I also want to rout the edges at an angle so I can just slide it in, but I have yet to figure out how thick the insert is.


----------



## 27207 (Jan 25, 2012)

you can go thinner then that. And in fact I just watched a video on youtube by steve ramsey on the process. He was making laminated curves for a chocolates box. 



 
However, take a thicker board, 1/2", 3/4", doesn't really matter, make sure it's nice and flat. a piece of MDF works good. and use carpet tape or double sided tape to tape the pieces you want to plane, and tape them to the top of that sacrificial board. Plane away. I think he planed his down to 1/64" or so.


----------



## Sleeper (Mar 24, 2009)

Dwillems26 said:


> you can go thinner then that. And in fact I just watched a video on youtube by steve ramsey on the process. He was making laminated curves for a chocolates box. Make a wood, heart-shaped candy box for Valentine's Day - YouTube
> 
> However, take a thicker board, 1/2", 3/4", doesn't really matter, make sure it's nice and flat. a piece of MDF works good. and use carpet tape or double sided tape to tape the pieces you want to plane, and tape them to the top of that sacrificial board. Plane away. I think he planed his down to 1/64" or so.

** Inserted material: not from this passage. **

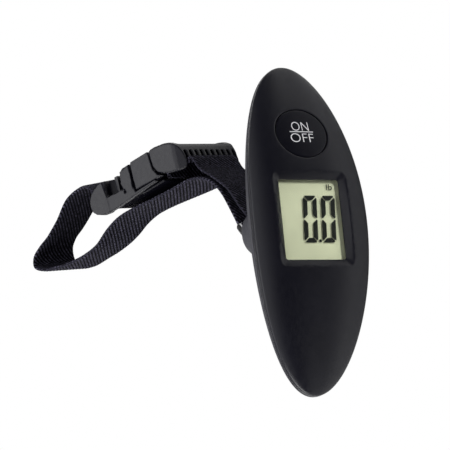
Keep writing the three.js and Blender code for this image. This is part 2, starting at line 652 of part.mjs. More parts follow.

 Interesting! Now I want to buy a planer even more and I guess I need to start reading reviews to find one I like. :yes:

The thing I like the best about this video is that this is exactly what I’ve been doing for last couple of years now. Not the candy boxes, but I’ve been ripping down thin pieces of poplar and other woods and laminating them into all sorts of shapes. I have really enjoyed using this technique, but I would like to have a better surface to work with than that of a ripped board. Looks like I will not have as much sanding to do with a planer.


----------